The Indonesian military defended the practice, saying it was part of health check requirements for potential new recruits and it will continue the test.
"We need to examine the mentality of these applicants. If they are no longer virgins, if they are naughty, it means their mentality is not good," Indonesian military spokesman Fuad Basya told the Guardian.
He said the test has been carried out "for a long time" and that it can determine whether the women have "accidentally" lost their virginity or were sexually active. He said those who failed the test are not eligible to join the military.
"We will continue to carry out the test because to be a military person, the most important thing is your mentality. Physical and intellectual requirements are secondary," Basya said.
Human Rights Watch (HRW) urged Indonesian President Joko Widodo to immediately abolish the requirement.
"The Indonesian armed forces should recognise that harmful and humiliating 'virginity tests' on women recruits does nothing to strengthen national security," HRW women's right advocacy director Nisha Varia said.
It is not the first time the issue of virginity tests has drawn anger in Muslim-majority Indonesia, with the police facing criticism last year for subjecting women to the checks.
In a report last year, HRW highlighted that female police recruits were forced to strip naked before they were given the "two-finger test".
In the latest research conducted between May 2014 and April this year, HRW interviewed 11 women who are military recruits and fiancees of military officers and found a similar practice is widespread in the military force. Basya however denied fiancees of officers were also subjected to the test.
In a "two-finger test", the examining doctor notes the presence or absence of the hymen and the so-called laxity of the vagina in efforts to assess whether the women are "habituated to sexual intercourse".
"I felt humiliated. It was very tense, it's all mixed up," an unidentified female military applicant who underwent the test in 2013 was quoted as saying in the research. "What shocked me was finding out that the doctor who was to perform the test was a man."
A female physician described how the young women were "totally unwilling" to be positioned like women given birth during the tests, saying it was a "torture".

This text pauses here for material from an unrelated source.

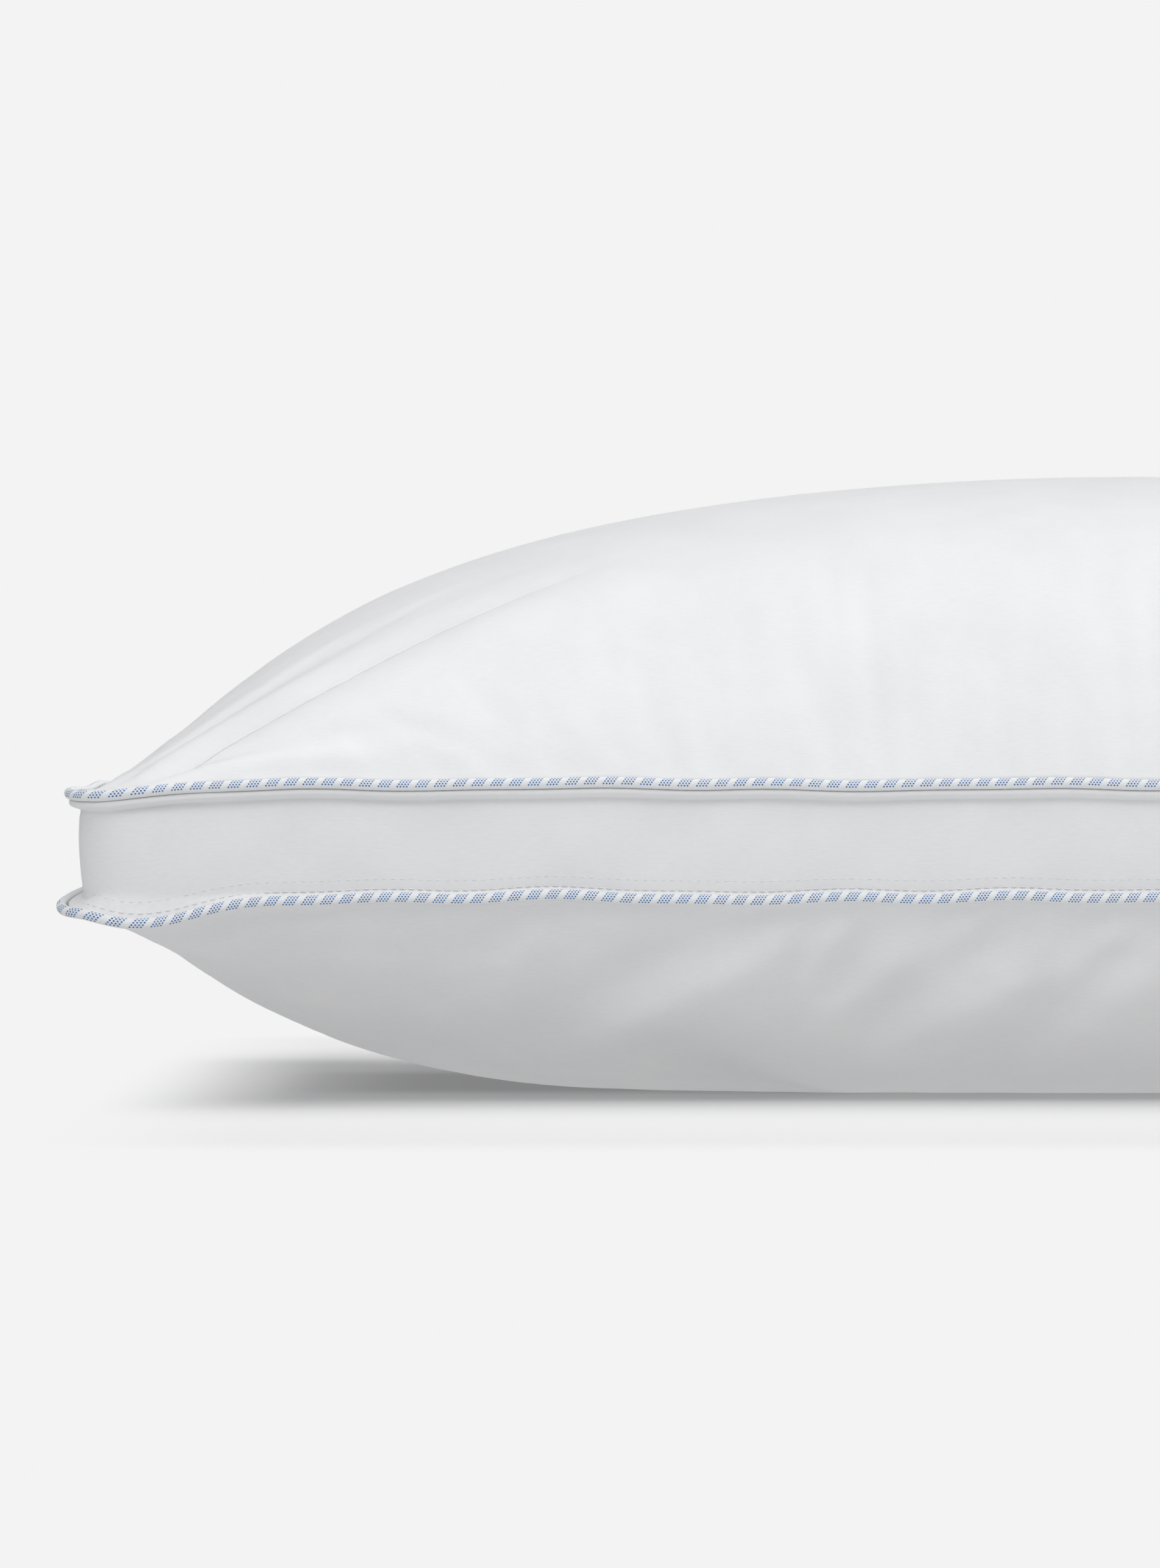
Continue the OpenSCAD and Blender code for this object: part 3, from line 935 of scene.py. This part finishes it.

The research was released ahead of an international conference on military medicine on Indonesia's resort island of Bali next week. HRW is lobbying support from the conference's member countries – including the United States, United Kingdom and Australia – to pressure Indonesia to cease the virginity tests.
Parts of Indonesia are still socially conservative and value female virginity highly. In February, an Indonesian district on the main island of Java was forced to scrap a plan for virginity tests for high school girls in order to graduate after it sparked a huge public outcry.